Compare [Kentucky’s rating] to fellow Bluebloods Kansas and Duke, who do not make this list. Kansas has been ranked in the preseason every year in the last decade, with an average ranking of 7.3, and yet has finished with an average ranking of 5.5. For Duke, it’s 5.9 preseason average and 7.0 end of season. Both have finished Top 10 in nine of 10 years.

First of all, this “ranking” does not even include the last ten years. He only looks at 2008-2016. That makes it convenient to throw in the 2016-2017 season when it would benefit some and not mention it when it could help someone else.

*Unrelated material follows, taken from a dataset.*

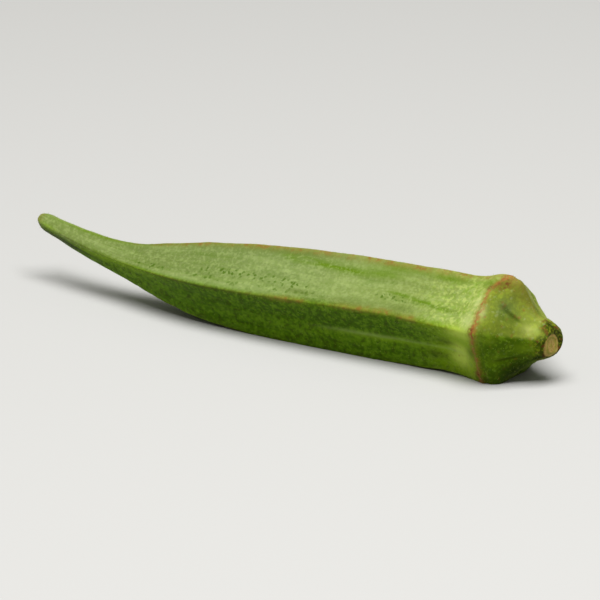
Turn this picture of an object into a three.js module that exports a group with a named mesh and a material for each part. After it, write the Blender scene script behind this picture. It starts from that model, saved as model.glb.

Including tournament results would also require Lisk to mention Duke's inability to get out of the opening weekend in 2008, 2012, 2014, and 2017. Also of note, the 2012 and 2014 losses were in the first round to much lower seeded teams.

Want some more evidence that this measurement is garbage? The next two overrated teams on his list after Kentucky were Connecticut and North Carolina, both of which have won multiple national titles since 2008. Those programs are more overrated than Arizona's final four drought, Michigan State's inability to win title, and Duke's propensity to go home early in March?

Come on, man.

I could go on and on about the lack of validity of this “formula,” but the reality is that Lisk was simply looking for some page views. I would much rather have not given his post any additional attention, but I felt it necessary to make it clear how bogus his methods are.

Read his article at your own risk, but prepare yourself to be confused and frustrated throughout, like watching John Higgins officiate.